Как же тогда представить себе всю, а не однобокую Истину о мире, часть великого союза, который она составляет вместе с Добротой и Красотой? Стремления к этому триединству, провозглашенному в философском трактате Эрстеда «Дух природы» (1850), Андерсен придерживался всегда. Ограниченность авторского видения он преодолевал, прячась за маской вымышленного им персонажа или даже нескольких персонажей — предметов, растений, животных или даже насекомых, как в сказках «Воротничок», «Золотое сокровище», «Мотылек», «Навозный жук» и во многих других. Мир, который видит букашка, ползущая по зеленому листочку, конечно же ограничен, но не беда, он может быть показан с иных точек зрения. Именно поэтому сказочная вселенная Андерсена не только огромна, но и обладает многомерной объемностью. Впрочем, создавая такую «кукольную» сказку и в совокупности их «кукольную вселенную», автор в концовке историй нередко выходит за рамки внутренне логичного повествования и привносит в нее собственную, то есть даваемую от имени автора, иногда совершенно неожиданную оценку. Это можно показать на примере фантастической — и в высшей степени современно звучащей — сказке «Самое невероятное» (1870), где авторская ирония меняет тональность повествования несколько раз.

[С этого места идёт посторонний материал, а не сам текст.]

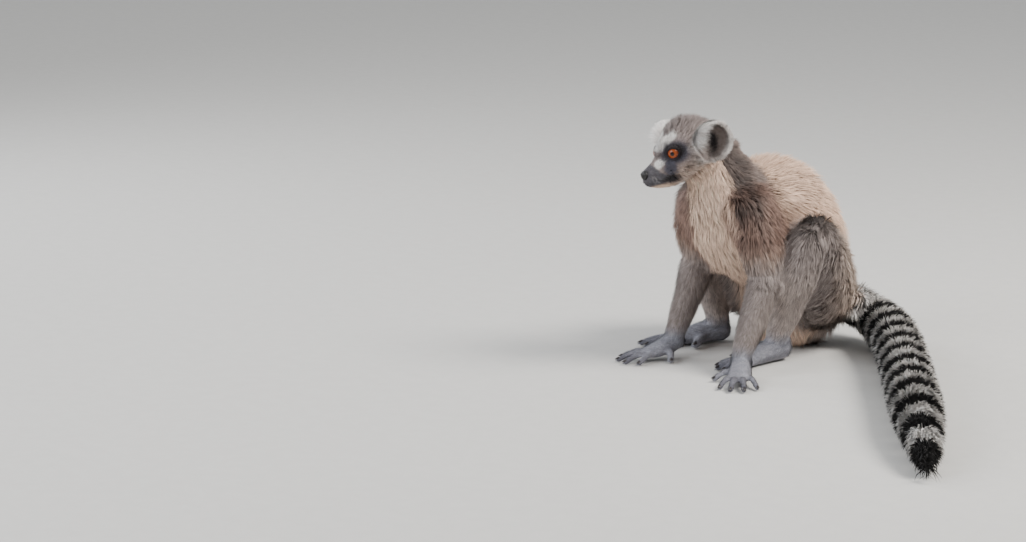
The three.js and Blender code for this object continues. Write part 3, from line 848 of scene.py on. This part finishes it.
def grow(name, chosen, seed, sides=6, clump=4.0, ring_shift=0.0, grizzle=0.13, skyward=0.0,
         seen_at=0.45):
    """A piece of coat: tufts over the chosen faces of the skin, coloured as where they are seen."""
    rng = np.random.default_rng(seed)
    faces = np.flatnonzero(chosen)
    wanted = areas[faces] * coat[corners[faces], 3].mean(axis=1)
    faces = np.repeat(faces, np.floor(wanted + rng.random(len(faces))).astype(int))
    n = len(faces)
    share = rng.dirichlet([1, 1, 1], n)

    def at_root(values):
        return np.einsum("ij,ij...->i...", share, values[corners[faces]])

    root, normal, way = at_root(places), unit(at_root(normals)), unit(at_root(lie))
    look = at_root(coat)
    uv = np.einsum("ij,ijk->ik", share, unwrap[corner_loops[faces]])
    long = look[:, 0] * rng.uniform(0.7, 1.15, n)
    wide = look[:, 1] * rng.uniform(0.7, 1.2, n)
    lift = np.minimum(look[:, 2] * rng.uniform(0.6, 1.1, n), long * 0.78)
    way = way + (0.08 if ring_shift else 0.16) * unit(rng.normal(size=(n, 3)))
    way = unit(way - normal * dot(way, normal)[:, None])
    reach = np.sqrt(np.maximum(long ** 2 - lift ** 2, 0.04))
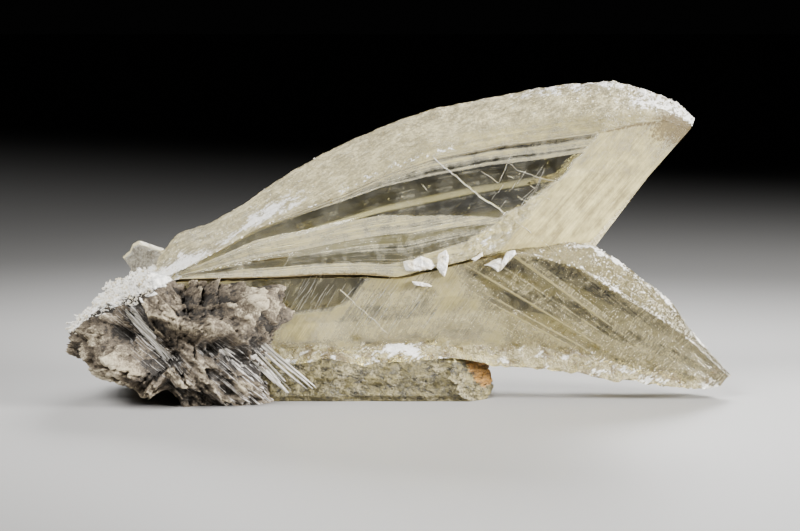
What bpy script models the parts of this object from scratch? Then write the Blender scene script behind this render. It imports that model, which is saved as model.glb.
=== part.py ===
"""A swallowtail twin of selenite on its rock, lying as it rests on a table.

The long axis is X, the broad cleavage faces look along Y (the front one towards -Y), and Z is up.
Tables of places are in millimetres, as X and Z on the crystal's front view with Y as the depth.
"""

import itertools

import bmesh
import bpy
import numpy as np
from mathutils import Matrix, Vector

MM = 0.001

HALF_THICKNESS = 19.0  # from the middle plane of the upper blade to its broad faces
BACK_THICKNESS = 17.5
JOIN_DEPTH = 3.0  # how far the upper blade reaches down into the lower one, inside the twin
CONTACT_GAP = 0.35  # clear space left between pieces that touch

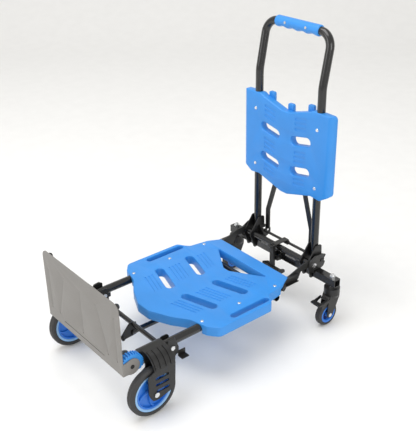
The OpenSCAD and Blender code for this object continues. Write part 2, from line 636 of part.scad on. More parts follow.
panel_y = y_hinge + 15;                       // front face
panel_bottom = z_hinge + 218;
panel_h = 274;
panel_screw_zs = [panel_bottom + 34, panel_bottom + 222];
function panel_outline() = let (t = panel_bottom + panel_h) rounded([
    [panel_half_w, t, 12], [112, t + 2, 14], [96, t - 6, 10], [14, t - 30, 16], [-14, t - 30, 16],
    [-96, t - 6, 10], [-112, t + 2, 14], [-panel_half_w, t, 12],
    [-panel_half_w, panel_bottom + 22, 16], [-152, panel_bottom - 2, 12], [-116, panel_bottom + 2, 10],
    [-14, panel_bottom - 27, 16], [14, panel_bottom - 27, 16], [116, panel_bottom + 2, 10],
    [152, panel_bottom - 2, 12], [panel_half_w, panel_bottom + 22, 16]]);
panel_slot_zs = [panel_bottom + 66, panel_bottom + 166];
panel_top = panel_bottom + panel_h;
hook_xs = [-84, 0, 84];
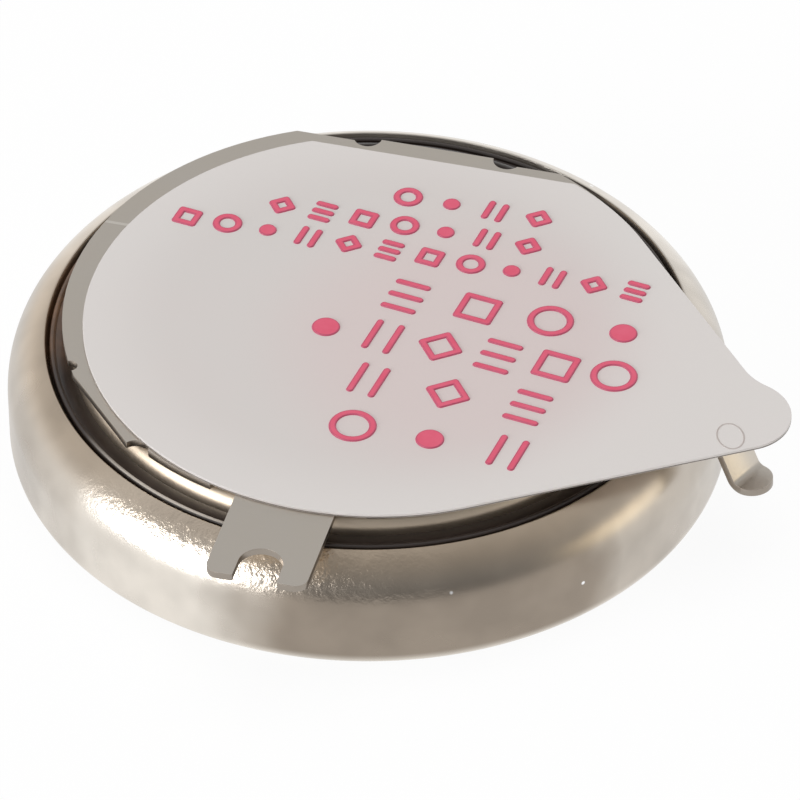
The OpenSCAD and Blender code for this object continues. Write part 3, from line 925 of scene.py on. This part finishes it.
def armStations():
    # (distance ahead of the bend's start, height, half width) down the arm's middle line: the bend at the
    # plate, the straight leg, the turn of the foot and its half round end
    slope = math.radians(arm["slope"])
    rise = math.radians(arm["footRise"])
    stations = []
    for k in range(1, arm["bendSteps"] + 1):
        turn = slope * k / arm["bendSteps"]
        stations.append((arm["bendRadius"] * math.sin(turn), -arm["bendRadius"] * (1 - math.cos(turn))))
    ahead, height = stations[-1]
    for k in range(1, arm["legSteps"] + 1):
        down = arm["leg"] * k / arm["legSteps"]
        stations.append((ahead + down * math.cos(slope), height - down * math.sin(slope)))
    ahead, height = stations[-1]
    footAhead = ahead + arm["footRadius"] * math.sin(slope)
    footHeight = height + arm["footRadius"] * math.cos(slope)
    for k in range(1, arm["footSteps"] + 1):
        turn = -slope + (slope + rise) * k / arm["footSteps"]
        stations.append((footAhead + arm["footRadius"] * math.sin(turn),
                         footHeight - arm["footRadius"] * math.cos(turn)))
    ahead, height = stations[-1]
    widths = [arm["half"]] * len(stations)
    endStart = ahead + arm["footLength"] * math.cos(rise) - arm["half"]
    for k in range(1, arm["endSteps"] + 1):
        turn = math.radians(90 * k / arm["endSteps"])
        onRound = endStart + arm["half"] * math.sin(turn)
        if onRound <= ahead:
            continue
        stations.append((onRound, height + (onRound - ahead) * math.tan(rise)))
        widths.append(arm["half"] * math.cos(turn))
    return [(ahead, height, width) for (ahead, height), width in zip(stations, widths)]


def leadMesh():
    bm = bmesh.new()
    level = lead["bottom"] + lead["thickness"] / 2

    def vertex(point, drop=0):
        return bm.verts.new((point[0] * mm, point[1] * mm, (level + drop) * mm))

    outline = plateOutline()
    ring = [vertex(point) for point in outline]
    bm.faces.new(ring)
    starts = [alongArm(arm["bendStart"], arm["aside"] + side * arm["half"]) for side in (-1, 1)]
    row = [min(ring, key=lambda v: (v.co.xy - Vector(start) * mm).length) for start in starts]
    for ahead, height, width in armStations():
        if width < lead["edgeRound"]:
            tip = vertex(alongArm(arm["bendStart"] + ahead, arm["aside"]), height)
            bm.faces.new((row[0], tip, row[1]))
            break
        nextRow = [vertex(alongArm(arm["bendStart"] + ahead, arm["aside"] + side * width), height)
                   for side in (-1, 1)]
        bm.faces.new((row[0], nextRow[0], nextRow[1], row[1]))
        row = nextRow
    return finishedMesh(bm, "lead_plate")


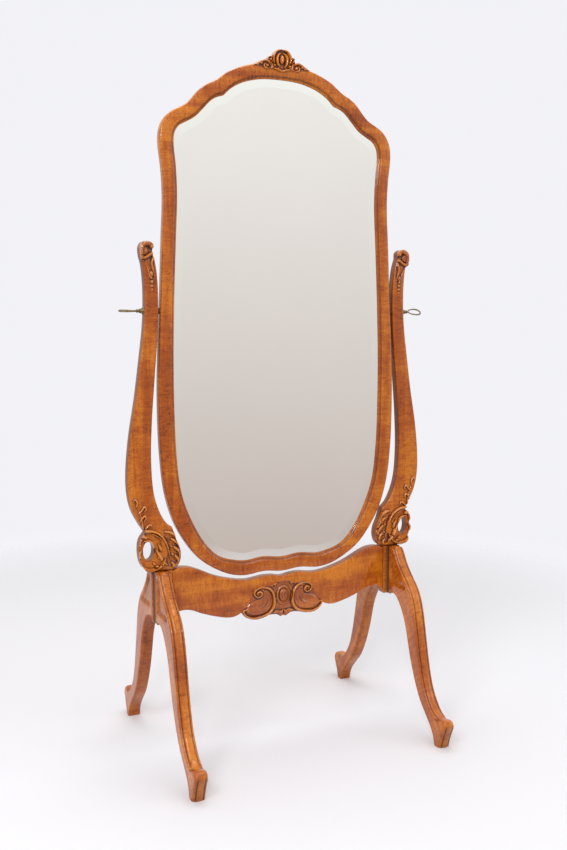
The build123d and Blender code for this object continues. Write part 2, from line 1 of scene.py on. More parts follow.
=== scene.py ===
# %% [markdown]
# # Cheval floor mirror
# A tall dressing mirror of golden figured maple. A glazed frame with a bevelled plate tilts on two
# thumbscrews between scrolled standards, and the standards stand on four cabriole legs joined by a
# shaped cross rail. The CAD model fixes every size and every moving body. This lesson gives each
# piece its rounded, carved and polished shape, and builds its finish from nodes.

# %% Load the frame
import itertools
import json
import math

import bmesh
import bpy
import numpy as np
from mathutils import Matrix, Vector
from mathutils.geometry import delaunay_2d_cdt


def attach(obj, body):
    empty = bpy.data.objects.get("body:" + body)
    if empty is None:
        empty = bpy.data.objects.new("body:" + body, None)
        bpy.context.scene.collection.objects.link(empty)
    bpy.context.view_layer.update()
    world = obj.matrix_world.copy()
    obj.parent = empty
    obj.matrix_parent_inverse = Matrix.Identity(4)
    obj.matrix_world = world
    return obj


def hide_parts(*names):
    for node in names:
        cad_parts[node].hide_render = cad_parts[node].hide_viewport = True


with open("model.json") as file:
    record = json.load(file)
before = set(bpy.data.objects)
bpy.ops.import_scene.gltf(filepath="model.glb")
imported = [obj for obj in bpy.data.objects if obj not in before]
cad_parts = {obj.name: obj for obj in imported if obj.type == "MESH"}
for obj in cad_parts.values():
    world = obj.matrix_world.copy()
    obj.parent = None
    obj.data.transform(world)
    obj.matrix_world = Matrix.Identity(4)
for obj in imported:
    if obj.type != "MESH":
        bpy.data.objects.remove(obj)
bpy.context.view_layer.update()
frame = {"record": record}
MM = 0.001                      # the outlines below are in millimetres, Blender is in metres

# %% [markdown]
# ## Camera
# The viewer stands a little to the left of the mirror, at chest height, and looks slightly down.
# The direction is built from three unit vectors, because a matrix leaves no doubt about the roll.

# %% Camera
CAMERA_PLACE = Vector((-1.0758, -2.3731, 1.1341))
CAMERA_YAW, CAMERA_PITCH, CAMERA_ROLL = math.radians(24.57), math.radians(5.956), -0.0024
cam_data = bpy.data.cameras.new("camera")
cam_data.lens = 40.65
cam_data.sensor_width = 36.0
cam_data.dof.use_dof = False
camera = bpy.data.objects.new("camera", cam_data)
bpy.context.scene.collection.objects.link(camera)
bpy.context.scene.camera = camera
ahead = Vector((math.sin(CAMERA_YAW) * math.cos(CAMERA_PITCH),
                math.cos(CAMERA_YAW) * math.cos(CAMERA_PITCH), -math.sin(CAMERA_PITCH)))
level = Vector((math.cos(CAMERA_YAW), -math.sin(CAMERA_YAW), 0))
upward = level.cross(ahead)
cam_right = level * math.cos(CAMERA_ROLL) + upward * math.sin(CAMERA_ROLL)
cam_up = upward * math.cos(CAMERA_ROLL) - level * math.sin(CAMERA_ROLL)
axes = Matrix((cam_right, cam_up, -ahead)).transposed()
camera.matrix_world = Matrix.Translation(CAMERA_PLACE) @ axes.to_4x4()
print("camera at", [round(v, 3) for v in CAMERA_PLACE])

# %% [markdown]
# ## Studio
# A pale floor runs back into a pale world, so that no horizon shows. Polished wood and silvered
# glass need something to reflect: the world is bright above and a little warmer and darker towards
# the floor in front, and large soft lamps draw the long highlights on the rounded edges.

# %% Small node helper
def put(tree, kind, links=(), **settings):
    """Add a node, set its properties and plain inputs, and link {input: socket} pairs."""
    made = tree.nodes.new(kind)
    for key, value in settings.items():
        if key.startswith("in_"):
            made.inputs[int(key[3:])].default_value = value
        else:
            setattr(made, key, value)
    for key, socket in dict(links).items():
        tree.links.new(socket, made.inputs[key])
    return made


def rgb(r, g, b):
    """A display colour, 0 to 255, as the linear colour that a shader wants."""
    def linear(c):
        c /= 255
        return c / 12.92 if c <= 0.04045 else ((c + 0.055) / 1.055) ** 2.4
    return linear(r), linear(g), linear(b), 1.0


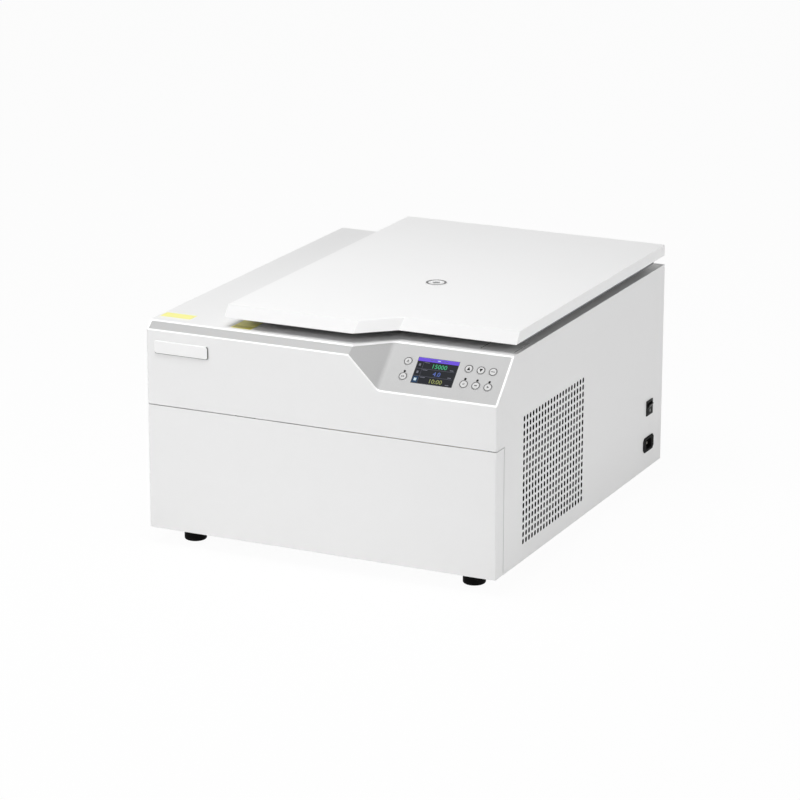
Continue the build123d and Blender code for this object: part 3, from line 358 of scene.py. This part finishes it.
wall_tilt = 0.5
sheet_tilt = 0.9


def in_grille(point):
    """Whether a point of the sheet lies in the punched field."""
    return grille_front < point.y < grille_rear and grille_low < point.z < grille_high


walls = {face for face in grille_sheet.faces
         if abs(face.normal.x) < wall_tilt and in_grille(face.calc_center_median())}
while walls:
    slot = {walls.pop()}
    found = set(slot)
    while found:
        found = {face for wall in found for edge in wall.edges for face in edge.link_faces
                 if face in walls}
        walls -= found
        slot |= found
    rim = {corner for wall in slot for corner in wall.verts if corner.co.x > slot_outside}
    middle = sum((corner.co for corner in rim), Vector()) / len(rim)
    for corner in rim:
        corner.co += (corner.co - middle).normalized() * slot_draw
# The slots' walls and the sheet's inner face are painted black, as painted shade.
for face in grille_sheet.faces:
    punched = in_grille(face.calc_center_median()) and abs(face.normal.x) < sheet_tilt
    face.material_index = 1 if punched or face.normal.x < -sheet_tilt else 0
slot_painted_shade = moulded("punched_edge_painted_shade", linear(14), roughness=0.7, gloss=0.0)
right_sheet = to_piece("right_side_sheet", grille_sheet, [white_paint, slot_painted_shade], "cabinet")
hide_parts("right_side_panel")
dress("base_pan", base_pan_painted_shade)


# Release cover: a small moulded lid, let into the deck at the right, over the emergency
# release of the lid lock. It lifts out by its gap, and a black strip in that gap is painted shade.
def patch(form, place, x0, x1, y0, y1, layer, kind):
    """A thin plate in a bmesh, between corners in the place's own X and Y."""
    size = Matrix.Diagonal((x1 - x0, y1 - y0, layer, 1.0))
    middle = Matrix.Translation(((x0 + x1) / 2, (y0 + y1) / 2, layer / 2))
    made = bmesh.ops.create_cube(form, size=1.0, matrix=place @ middle @ size)
    for face in {face for corner in made["verts"] for face in corner.link_faces}:
        face.material_index = kind


cover_plastic = moulded("release_cover_plastic", linear(226), roughness=0.45)
eased("release_cover", "lock_release_cover", cover_plastic, width=0.0004)
# A black strip in the cover's gap, as painted shade.
gap_painted_shade = moulded("gap_strip_painted_shade", linear(14), roughness=0.6, gloss=0.0)
cover_low, cover_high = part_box("release_cover")
gap_wide = 0.001
gap_strip_tall = 0.0017
left, front, foot = cover_low
right, rear = cover_high.x, cover_high.y
gap_strip = bmesh.new()
for x0, x1, y0, y1 in ((left - gap_wide, left, front - gap_wide, rear + gap_wide),
                       (right, right + gap_wide, front - gap_wide, rear + gap_wide),
                       (left, right, front - gap_wide, front),
                       (left, right, rear, rear + gap_wide)):
    patch(gap_strip, Matrix.Translation((0, 0, foot)), x0, x1, y0, y1, gap_strip_tall, 0)
to_piece("release_gap_painted_shade", gap_strip, [gap_painted_shade], "cabinet")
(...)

В сказке рассказывается о том, как в неком государстве тому, кто совершит самый невероятный или немыслимый поступок, обещают отдать в жены принцессу и полкоролевства в придачу. В назначенный день в столице избирают жюри, в котором заседают мирные жители городка всех возрастов от трех до девяноста лет. Очень скоро вниманию публики предлагаются совершенно необыкновенные, большие напольные часы, настоящее чудо техники и искусства, которые, отбивая время, показывают красочные живые картины: Моисея на горе, высекающего на каменных плитах законы для человечества, райский сад со счастливыми Адамом и Евой, волхвов, приносящих дары младенцу Иисусу, аллегорические фигуры времен года, символические образы пяти человеческих чувств — Зрения, Слуха, Обоняния, Осязания и Эмоций, воплощение семи дней недели и девять муз. Все это великолепие в определенный час оживало, вызывая неописуемый восторг у зрителей. Единодушным решением жюри приз за самое невероятное и немыслимое творение был присужден молодому мастеру, который часы изготовил.
И тут наступает кульминация, неожиданное «вдруг», шокирующее присутствующих. К народу выходит некий Верзила (тот самый, что в «Записках из подполья» Федора Михайловича Достоевского произносит свое программное: «Свету ли провалиться, или вот мне чаю не пить? Я скажу, что свету провалиться, а чтоб мне чай всегда пить»[263]) и во всеуслышание заявляет, что самое невероятное и немыслимое сейчас совершит он, после чего, взяв в руки тяжелый топор, разбивает волшебные часы мастера. Никто не ожидал и не верил, что такое может произойти. Верзила и в самом деле совершил невероятное. Он уничтожил шедевр искусства и мастерства. Происходит настоящий «хеппенинг», своего рода современная инсталляция в действии. Начались приготовления к свадьбе.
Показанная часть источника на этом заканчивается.